§ PROBLEM DESCRIPTION: Copy the data exactly from the line that contains "bpy.data.objects.remove(obj)" through the line that contains "return min(max(value, 0.0), 1.0)", keeping both end lines and leaving out everything else.

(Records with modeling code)
---------------

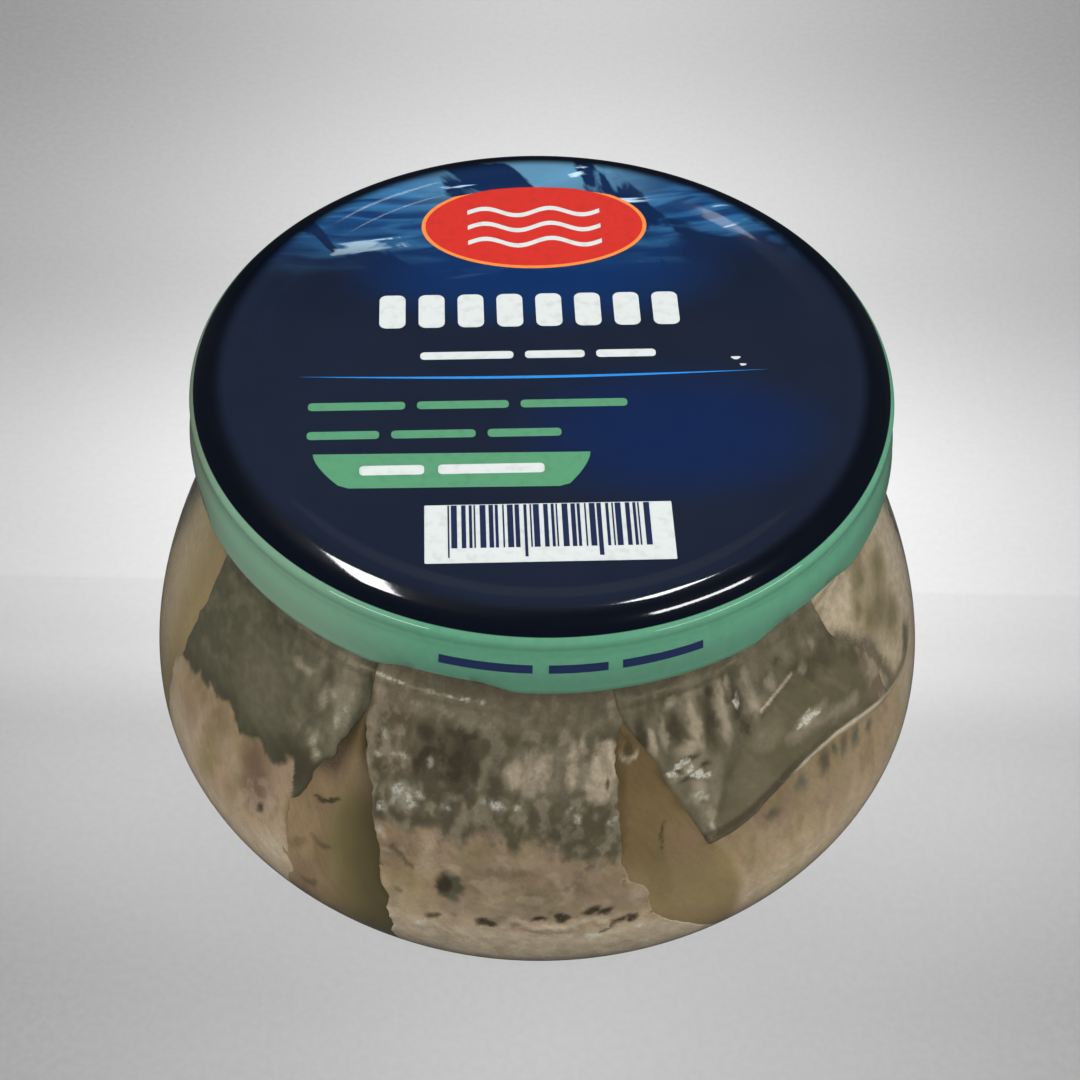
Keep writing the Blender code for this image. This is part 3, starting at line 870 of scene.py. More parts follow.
def build_lid():
    """The printed lid, whose parts are returned as a collection."""
    lid = turned("lid_shell", lid_profile(), LID_STEPS, lid_material(), lug_warp)
    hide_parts("lid")
    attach(lid, "root")

    inks = {name: ink_material(f"ink_{name}", srgb(*colour)) for name, colour in INKS.items()}
    print_panel(inks)
    print_badge(inks)
    print_stripes(inks)
    print_chips(inks["white"])
    for index, (first, last) in enumerate(((-14.6, -0.6), (1.8, 10.6), (12.8, 25.4))):
        skirt_bar(f"skirt_bar_{index}", first, last, 62.1, 63.2, inks["navy"])

    parts = bpy.data.collections.new("lid_parts")
    for piece in bpy.context.scene.collection.objects:
        if piece.type == 'MESH' and piece.data.materials[0].name.startswith(("lid", "ink")):
            parts.objects.link(piece)
    return parts


def skirt_bar(name, first, last, low, high, ink):
    """A printed bar on the skirt, between two azimuths in degrees."""
    angles = np.radians(np.linspace(first, last, 14))
    points = []
    for lift in (0.0, 0.05):
        for height in (low, high):
            radius = SKIRT_TOP[0] + (SKIRT_TOP[1] - height) * SKIRT_SLOPE + lift
            points += [(radius * math.sin(a) * MM, -radius * math.cos(a) * MM, height * MM)
                       for a in angles]
    count = len(angles)
    faces = []
    for index in range(count - 1):
        rows = [index, count + index, 3 * count + index, 2 * count + index]
        for corner in range(4):
            start, end = rows[corner], rows[(corner + 1) % 4]
            faces.append([start, end, end + 1, start + 1])
    faces += [[0, count, 3 * count, 2 * count],
              [count - 1, 2 * count - 1, 4 * count - 1, 3 * count - 1]]
    obj = outward(add_mesh(name, points, faces, ink, smooth=False))
    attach(obj, "root")


# Masks on the fillet pieces, by azimuth in degrees and height in mm


def noise(x, y, seed):
    """Smooth noise between -1 and 1, with about one bump in each unit."""
    table = np.random.default_rng(seed).uniform(-1, 1, (64, 64))
    x0 = np.floor(x).astype(int)
    y0 = np.floor(y).astype(int)
    fx = smoothstep(x - x0, 0, 1)
    fy = smoothstep(y - y0, 0, 1)

    def at(i, j):
        return table[(x0 + i) % 64, (y0 + j) % 64]

    low = at(0, 0) * (1 - fx) + at(1, 0) * fx
    high = at(0, 1) * (1 - fx) + at(1, 1) * fx
    return low * (1 - fy) + high * fy


def fractal(x, y, seed, octaves=4):
    """Noise with ever finer and fainter detail."""
    total = np.zeros_like(x)
    weight = 1.0
    for octave in range(octaves):
        total += weight * noise(x * 2 ** octave + 7.3 * octave, y * 2 ** octave, seed + octave)
        weight *= 0.5
    return total


def keyed(value, keys):
    """The line through (place, amount) keys, read at value."""
    places, amounts = zip(*keys)
    return np.interp(value, places, amounts)


class Patch:
    """Azimuths and heights of a piece's front, and the masks drawn on it.

    inset_x is the way in mm to the nearer of the piece's left and right edges.
    """

    def __init__(self, azimuth, height, inset_x, seed):
        self.azimuth = azimuth
        self.height = height
        self.inset_x = inset_x
        self.seed = seed
        self.arc = azimuth * DEGREE
        wobble_x = fractal(self.arc * 0.9, height * 0.9, seed + 40) * 0.35
        wobble_y = fractal(self.arc * 0.9, height * 0.9, seed + 50) * 0.35
        self.x = self.arc + wobble_x
        self.y = height + wobble_y
        self.mask = {name: np.zeros_like(azimuth) for name in MASKS}

    def cloud(self, width, height, shift=0):
        """Noise whose bumps have that width and height in mm, from 0 to 1."""
        value = fractal(self.arc / width, self.height / height, self.seed + shift)
        return np.clip(0.5 + 0.5 * value, 0, 1)

    def above(self, low, high):
        """From 0 below one height to 1 above the other."""
        return smoothstep(self.height, low, high)

    def below(self, low, high):
        return 1 - smoothstep(self.height, low, high)

    def right_of(self, first, last):
        """From 0 left of one azimuth to 1 right of the other."""
        return smoothstep(self.azimuth, first, last)

    def left_of(self, first, last):
        return 1 - smoothstep(self.azimuth, first, last)

    def near_side(self, reach):
        """From 1 at the piece's left and right edges to 0 at reach mm from them."""
        return 1 - smoothstep(self.inset_x, 0, reach)

    def flecks(self, width, height, shift, low, high):
        """The peaks of a cloud, from 0 at low to 1 at high."""
        return smoothstep(self.cloud(width, height, shift), low, high)

    def put(self, name, amount):
        """Put an amount, a number or one for each point, over what the mask holds."""
        self.mask[name] = np.clip(np.maximum(self.mask[name], amount), 0, 1)

    def fill(self, **amounts):
        """Put an amount on each of the masks named."""
        for name, amount in amounts.items():
            self.put(name, amount)

    def clear(self, name, amount):
        self.mask[name] = np.clip(self.mask[name] * (1 - amount), 0, 1)

    def blob(self, azimuth, height, wide, tall, soft=0.5, turn=0.0):
        """A soft oval about a point, wide by tall mm."""
        dx = self.x - azimuth * DEGREE
        dy = self.y - height
        cos, sin = math.cos(math.radians(turn)), math.sin(math.radians(turn))
        across = (dx * cos + dy * sin) / (wide / 2)
        along = (-dx * sin + dy * cos) / (tall / 2)
        return 1 - smoothstep(np.hypot(across, along), 1 - soft, 1 + soft)

    def dots(self, name, amount, places, soft=0.5, turn=0.0):
        """Ovals at (azimuth, height, width, height of the oval)."""
        for azimuth, height, wide, tall in places:
            self.put(name, amount * self.blob(azimuth, height, wide, tall, soft, turn))

    def spots(self, share, *ovals):
        """Ovals of (mask, amount, azimuth, height, width, height of the oval, softness, turn).

        share scales all the amounts, and the turn may be left out.
        """
        for name, amount, *place in ovals:
            self.put(name, amount * share * self.blob(*place))

    def stroke(self, keys, width, soft=0.5, steady=False):
        """A soft line through (azimuth, height) points, width mm wide, or a steady one."""
        x, y = (self.arc, self.height) if steady else (self.x, self.y)
        far = np.full_like(x, 1e6)
        for (a0, h0), (a1, h1) in zip(keys, keys[1:]):
            start = np.array((a0 * DEGREE, h0))
            run = np.array((a1 * DEGREE, h1)) - start
            px, py = x - start[0], y - start[1]
            t = np.clip((px * run[0] + py * run[1]) / (run @ run), 0, 1)
            far = np.minimum(far, np.hypot(px - t * run[0], py - t * run[1]))
        return 1 - smoothstep(far / (width / 2), 1 - soft, 1 + soft)

    def draw(self, name, amount, keys, width, soft=0.5, steady=False):
        """Put a stroke on a mask."""
        self.put(name, amount * self.stroke(keys, width, soft, steady))


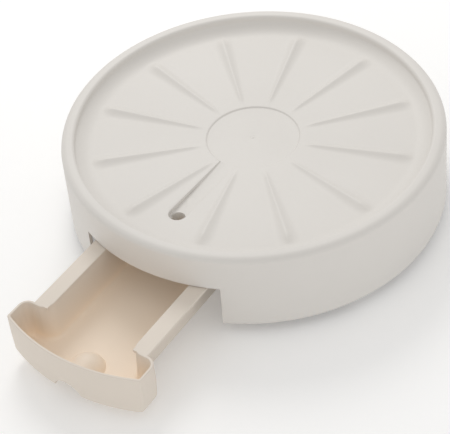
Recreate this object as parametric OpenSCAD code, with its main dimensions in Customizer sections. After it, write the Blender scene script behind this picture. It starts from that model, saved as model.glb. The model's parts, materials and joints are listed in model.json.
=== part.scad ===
// Rolling plant caddy: a round moulded deck on four swivel casters, with a
// pull-out water tray that catches what drains through the deck.
// Origin: centre of the round recess in the deck, on its flat face. +Z is up
// and the tray pulls out towards -Y. The tray is drawn part-way out.

/* [Deck] */
// Outer diameter at the lower edge of the skirt
base_d = 300; // [280:1:360]
// Height from the rim's crest to the lower edge of the skirt
skirt_h = 64; // [60:0.5:80]
// How much the skirt's radius shrinks towards the top
skirt_taper = 1.8; // [0:0.1:3]
// Wall thickness of the moulding
wall = 2.8; // [2.2:0.1:3.4]
// Height of the rim's crest above the recess
rim_h = 15.8; // [13:0.1:18]
// Radius of the rim's outer edge
rim_round = 5; // [3:0.5:6]
// Width of the rim's flat crest
rim_crest = 3; // [2:0.5:5]
// Width of the slope from the crest down to the deck
rim_slope = 9; // [7:0.1:10]
// Depth of the deck at the rim's foot, below the crest
rim_drop = 10.8; // [8:0.1:12]
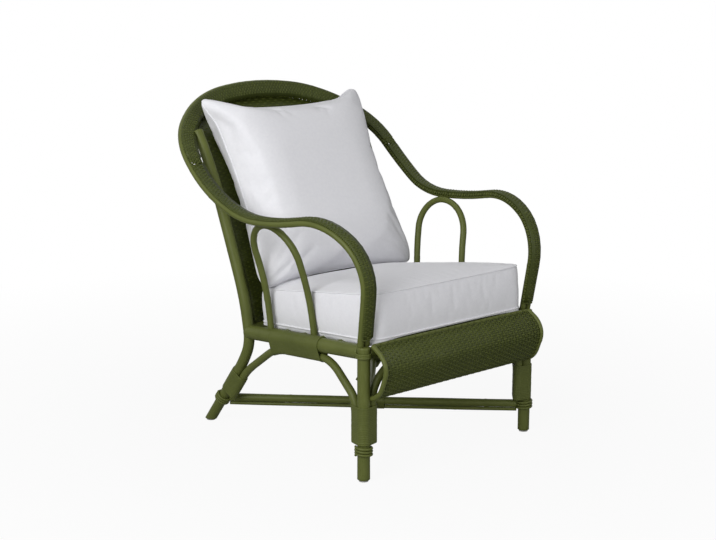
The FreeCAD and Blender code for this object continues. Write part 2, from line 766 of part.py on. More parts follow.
parts["front_leg_left"] = front_leg
parts["rear_post_left"] = rear_post
parts["leg_collar_left"] = collar
parts["arm_band_left"] = arm_band
parts["side_rail_left"] = side_rail
parts["side_brace_left"] = side_brace
parts["leg_binding_left"] = leg_binding
parts["post_binding_left"] = post_binding
parts["rail_binding_left"] = rail_binding
parts["leg_ring_left"] = leg_ring
parts["post_ring_left"] = post_ring
parts["arm_arch_left"] = arch
parts["hoop_rim_pole"] = hoop_rim.cut(all_below(leg_top + fit_gap))
parts["hoop_core_pole"] = hoop_core.cut(all_below(leg_top + fit_gap))
parts["front_rail"] = front_rail
parts["rear_rail"] = rear_rail
parts["front_brace"] = front_brace

# Slats that carry the cushion
for k in range(slat_count):
    y = slat_first_y + k * slat_pitch
    middle = rail_point(y) + V(0, 0, slat_rise)
    half = middle.x - slat_end_inset
    wrapped = rail_stations[0].y - slat_radius < y < rail_stations[-1].y + slat_radius
    reach = rail_radius + (wrap_wall + 2 * fit_gap if wrapped else fit_gap)
    if wrapped:
        half -= wrap_wall
    cutter = straight_pole(rail_front - rail_line * 10, rail_rear + rail_line * 10, reach)
    slat = straight_pole(V(-half, y, middle.z), V(half, y, middle.z), slat_radius)
    parts["seat_slat_%d" % (k + 1)] = slat.cut(cutter).cut(mirror(cutter))

# Apron: a woven sheet rolled forward between two end poles and two edge poles
end_profile = [V(apron_end_x, p.y, p.z) for p in apron_profile]
end_profile.append(end_profile[-1] + apron_end_tail)
end_pole = bent_pole(end_profile, apron_end_radius).cut(leg_clear).cut(front_brace_clear)
parts["apron_end_pole_left"] = max(end_pole.Solids, key=lambda s: s.Volume)
sheet_half = apron_end_x - apron_end_radius - fit_gap
sheet_route = route(apron_profile)
tangent = sheet_route.Edges[0].tangentAt(sheet_route.Edges[0].FirstParameter)
across = unit(tangent.cross(V(1, 0, 0))) * (apron_thickness / 2)
start = apron_profile[0]
corners = [start + V(sheet_half, 0, 0) + across, start + V(-sheet_half, 0, 0) + across,
           start + V(-sheet_half, 0, 0) - across, start + V(sheet_half, 0, 0) - across]
sheet = sheet_route.makePipeShell([Part.makePolygon(corners + [corners[0]])], True, False)
edge_poles = []
for middle in (apron_profile[0] + apron_top_shift, apron_profile[-1] + apron_bottom_shift):
    side = V(sheet_half, 0, 0)
    edge_poles.append(straight_pole(middle - side, middle + side, apron_edge_radius))
    sheet = sheet.cut(straight_pole(middle - side * 1.2, middle + side * 1.2, apron_edge_radius + fit_gap))
parts["apron_weave"] = max(sheet.Solids, key=lambda s: s.Volume)
parts["apron_top_pole"] = edge_poles[0].cut(leg_clear).cut(mirror(leg_clear))
parts["apron_bottom_pole"] = edge_poles[1].cut(leg_clear).cut(mirror(leg_clear))

# Back panel between the posts, from the rear rail up to the core pole
panel_low = rear_rail_z + rear_rail_radius + fit_gap
panel_rise = hoop_crown.z - hoop_pole_radius - panel_low
panel_flare = (post_route[-1].x - post_route[2].x) / (post_route[-1].z - post_route[2].z)
back_samples = [s for s in core_samples if s.y > post_route[-2].y]


def post_at(height):
    if height > post_route[-1].z - 1:
        share = (height - post_route[-2].z) / (post_route[-1].z - post_route[-2].z)
        return along(post_route[-2], post_route[-1], share)
    return crossing(post_samples, V(0, 0, height), V(0, 0, 1))[0]


panel_half_low = post_at(panel_low).x - post_radius - panel_side_gap
panel_half_high = panel_half_low + panel_rise * panel_flare


def panel_point(share, t, top):
    height = panel_low + (top.z - panel_low) * t
    post = post_at(height)
    x = share * (panel_half_low + (height - panel_low) * panel_flare)
    bow = rear_rail_bow + (panel_top_bow - rear_rail_bow) * (height - panel_low) / panel_rise
    y = post.y + bow * (1 - share * share)
    at_top = post_at(top.z).y + panel_top_bow * (1 - share * share)
    return V(x, y + (top.y - at_top) * t ** 3, height)


sections = []
panel_face = []
for column in range(panel_columns + 1):
    share = -1 + 2 * column / panel_columns
    under = min(back_samples, key=lambda s: abs(s.x - abs(share) * panel_half_high))
    top = under - V(0, panel_top_gap, hoop_pole_radius + panel_top_gap)
    front = [panel_point(share, row / panel_rows, top) for row in range(panel_rows + 1)]
    panel_face += front
    rear = [p + V(0, panel_thickness, 0) for p in reversed(front)]
    sections.append(Part.makePolygon(front + rear + [front[0]]))
panel = Part.makeLoft(sections, True, True)
for cutter in (core_clear, post_clear, mirror(post_clear)):
    panel = panel.cut(cutter)
parts["back_panel_weave"] = max(panel.Solids, key=lambda s: s.Volume)

# Seat cushion: cover, foam core and the two welts
seat_cover = seat_form(0).cut(seat_form(cover_thickness))
for name, height in zip(("seat_welt_bottom", "seat_welt_top"), seat_seams):
    parts[name] = tilt_seat(seat_welt(height))
    seat_cover = seat_cover.cut(seat_welt(height, fit_gap))
parts["seat_cushion_cover"] = tilt_seat(seat_cover)
parts["seat_foam_core"] = tilt_seat(seat_form(cover_thickness + fit_gap))

# Back pillow: it stands on the seat cushion and leans back to the panel
seat_solid = tilt_seat(seat_form(0))
piping_plan = pillow_plan(0, -welt_out, pillow_corner + welt_out, pillow_draw)
pillow_edge = [p for p in piping_plan.discretize(Number=240) if p.y < pillow_corner]
lean = math.radians(pillow_lean)
pillow_up = V(0, math.sin(lean), math.cos(lean))
pillow_back = V(0, math.cos(lean), -math.sin(lean))


def seat_top_at(x, y):
    upright = Part.makeLine(V(x, y, 0), V(x, y, beyond)).common(seat_solid)
    return max([vertex.Z for vertex in upright.Vertexes], default=0.0)


def room_under(foot):
    """Least height of the pillow's lower edge, and of the fullness behind it, over the seat cushion."""
    share, inset, _, _ = pillow_steps[0]
    room = []
    for edge in pillow_edge[::3]:
        piping = foot + V(edge.x, 0, 0) + pillow_up * edge.y
        full = piping + pillow_up * inset + pillow_back * (pillow_half_depth * share)
        room.append(piping.z - welt_radius - seat_top_at(piping.x, piping.y))
        room.append(full.z - seat_top_at(full.x, full.y))
    return min(room)


def room_behind(foot):
    """Least distance from the pillow's back to the panel, square to the pillow."""
    room = []
    for point in panel_face:
        reach = (point - foot).dot(pillow_up)
        inset = min(reach, pillow_length - reach, pillow_width / 2 - abs(point.x))
        if inset > 0:
            room.append((point - foot).dot(pillow_back) - pillow_half_thickness(inset))
    return min(room)


pillow_foot = V(0, seat_rear_y - pillow_half_depth, rail_front.z + seat_height)
for _ in range(4):
    pillow_foot.z -= room_under(pillow_foot) - pillow_seat_gap
    pillow_foot.y += (room_behind(pillow_foot) - pillow_panel_gap) / pillow_back.y
print("foot of the pillow", [round(v, 1) for v in pillow_foot])
pillow_cover = pillow_form(0).cut(pillow_form(cover_thickness))
pillow_cover = pillow_cover.cut(tube_round(piping_plan, welt_radius + fit_gap))
parts["back_pillow_cover"] = place_pillow(pillow_cover, pillow_foot)
parts["back_pillow_insert"] = place_pillow(pillow_form(cover_thickness + fit_gap), pillow_foot)
parts["back_pillow_piping"] = place_pillow(tube_round(piping_plan, welt_radius), pillow_foot)

for name in [n for n in parts if n.endswith("_left")]:
    parts[name.replace("_left", "_right")] = mirror(parts[name])

os.makedirs("parts", exist_ok=True)
whole = FreeCAD.BoundBox()
for name in sorted(parts):
    shape = parts[name]
    shape.translate(V(0, -box_centre_y, 0))
    whole.add(shape.optimalBoundingBox(False, False))
    if not shape.isValid():
        print("not valid:", name)
    print(name, "solids", len(shape.Solids), "volume", round(shape.Volume))
    shape.exportStep("parts/%s.step" % name)
print("box", [round(v, 2) for v in (whole.XMin, whole.YMin, whole.ZMin, whole.XMax, whole.YMax, whole.ZMax)])
print("pieces", len(parts))
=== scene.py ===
import bpy
import bmesh
import math
import random
from mathutils import Vector, Matrix
from mathutils.bvhtree import BVHTree
from mathutils.kdtree import KDTree


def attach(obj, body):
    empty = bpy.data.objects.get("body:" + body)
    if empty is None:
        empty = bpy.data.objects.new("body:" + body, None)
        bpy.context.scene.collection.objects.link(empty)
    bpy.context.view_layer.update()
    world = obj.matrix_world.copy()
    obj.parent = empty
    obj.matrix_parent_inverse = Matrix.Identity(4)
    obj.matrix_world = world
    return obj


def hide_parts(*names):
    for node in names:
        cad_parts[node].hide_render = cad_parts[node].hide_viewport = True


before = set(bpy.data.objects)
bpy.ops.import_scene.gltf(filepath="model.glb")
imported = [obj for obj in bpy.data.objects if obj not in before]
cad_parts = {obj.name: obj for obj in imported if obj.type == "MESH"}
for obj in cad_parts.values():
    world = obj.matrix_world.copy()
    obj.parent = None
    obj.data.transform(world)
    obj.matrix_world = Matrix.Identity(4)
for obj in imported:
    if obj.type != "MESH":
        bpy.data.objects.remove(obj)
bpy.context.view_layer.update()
print("frame loaded")

depthShift = 0.06128  # The frame has its origin in the middle of the chair's depth.
gap = 0.0003  # Left between pieces that lie on each other.
right, back, up = Vector((1, 0, 0)), Vector((0, 1, 0)), Vector((0, 0, 1))


def at(x, y, z):
    return Vector((x, y - depthShift, z))


def otherSide(points):
    return [Vector((-p.x, p.y, p.z)) for p in points]


def clamped(value):
    return min(max(value, 0.0), 1.0)


def linked(name, data):
    made = bpy.data.objects.new(name, data)
    bpy.context.collection.objects.link(made)
    return made


# Paths, shared by poles, wrappings and weave.

bends = dict(step=0.006, straight=0.002, arcStep=0.05)


def evenly(points, step=bends["step"]):
    lengths = [0.0]
    for a, b in zip(points, points[1:]):
        lengths.append(lengths[-1] + (b - a).length)
    count = max(2, int(round(lengths[-1] / step)))
    result = []
    k = 0
    for i in range(count + 1):
        want = lengths[-1] * i / count
        while k < len(points) - 2 and lengths[k + 1] < want:
            k += 1
        span = lengths[k + 1] - lengths[k]
        t = (want - lengths[k]) / span if span > 1e-9 else 0.0
        result.append(points[k].lerp(points[k + 1], clamped(t)))
    return result


def bentPath(corners, limits=None, step=bends["step"]):
    # Straight runs joined by arcs; limits says how far from its corner an arc may begin.
    limits = limits or {}
    dense = [corners[0].copy()]
    last = len(corners) - 1
    for i in range(1, last):
        behind, ahead = corners[i - 1] - corners[i], corners[i + 1] - corners[i]
        reach = min(behind.length * (1.0 if i == 1 else 0.5), ahead.length * (1.0 if i == last - 1 else 0.5),
                    limits.get(i, math.inf))
        b, a = behind.normalized(), ahead.normalized()
        sweep = math.pi - b.angle(a)
        if sweep < bends["straight"]:
            continue
        centre = corners[i] + (a + b).normalized() * (reach / math.cos(b.angle(a) / 2))
        start, end = corners[i] + b * reach - centre, corners[i] + a * reach - centre
        count = max(4, int(sweep / bends["arcStep"]))
        for t in (k / count for k in range(count + 1)):
            arc = start * math.sin((1 - t) * sweep) + end * math.sin(t * sweep)
            dense.append(centre + arc / math.sin(sweep))
    dense.append(corners[last].copy())
    return evenly(dense, step)


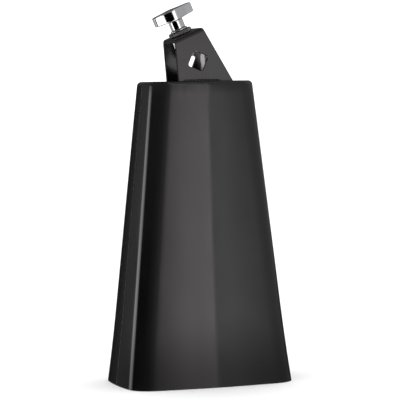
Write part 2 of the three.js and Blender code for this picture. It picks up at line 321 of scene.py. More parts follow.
def black_paint(name, gloss, mouth_wear_and_shade=False, rubbed=False):
    """Satin black enamel: orange peel, grit, faint scuffs, wear where it is asked for, and a
    painted shade at the mouth.
    """
    paint = Shader(name, IOR=1.5)
    broad = paint.noise(26, 4)
    peel = paint.noise(900, 2, 0.4)
    grit = paint.noise(5200, 2)
    scuff = paint.remap(paint.noise(60, 5, 0.6, (9, 9, 0.6)), 0.62, 0.78)
    specks = paint.remap(paint.cells(420), 0.07, 0.03)
    shade = paint.tint(broad, (0.0016, 0.0016, 0.0017), (0.0034, 0.0033, 0.0033))
    shade = paint.tint(paint.maths("MULTIPLY", specks, 0.35), shade, (0.03, 0.029, 0.027))
    if rubbed:
        bare = rubbed_by_rod(paint)
        shade = paint.tint(bare, shade, (0.24, 0.235, 0.23))
        paint.metal(bare)
    # With this flag: chips of wear at the rim, and a painted shade that turns the reflection down
    # towards the mouth.
    if mouth_wear_and_shade:
        height = paint.parts(paint.place)[2]
        chips = paint.remap(paint.noise(700, 4, 0.6), 0.52, 0.62)
        worn = paint.maths("MULTIPLY", paint.remap(height, 0.0012, 0.0), chips)
        shade = paint.tint(paint.maths("MULTIPLY", worn, 0.6), shade, (0.05, 0.045, 0.04))
        # Painted shade: the reflection falls to about half towards the mouth, so the bell's foot
        # reads darker.
        painted_mouth_shade = paint.remap(height, 0.004, 0.05, 0.24, 0.5)
        paint.link(painted_mouth_shade, paint.surface.inputs["Specular IOR Level"])
    paint.colour(shade)
    level = paint.remap(broad, 0.3, 0.7, gloss - 0.03, gloss + 0.04)
    level = paint.maths("ADD", level, paint.maths("MULTIPLY", scuff, 0.06))
    paint.roughness(paint.maths("ADD", level, paint.maths("MULTIPLY", specks, 0.2)))
    paint.bump((peel, 0.10, 0.05), (grit, 0.06, 0.01))
    return paint.material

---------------

§ FULL OUTPUT:
        bpy.data.objects.remove(obj)
bpy.context.view_layer.update()
print("frame loaded")

depthShift = 0.06128  # The frame has its origin in the middle of the chair's depth.
gap = 0.0003  # Left between pieces that lie on each other.
right, back, up = Vector((1, 0, 0)), Vector((0, 1, 0)), Vector((0, 0, 1))


def at(x, y, z):
    return Vector((x, y - depthShift, z))


def otherSide(points):
    return [Vector((-p.x, p.y, p.z)) for p in points]


def clamped(value):
    return min(max(value, 0.0), 1.0)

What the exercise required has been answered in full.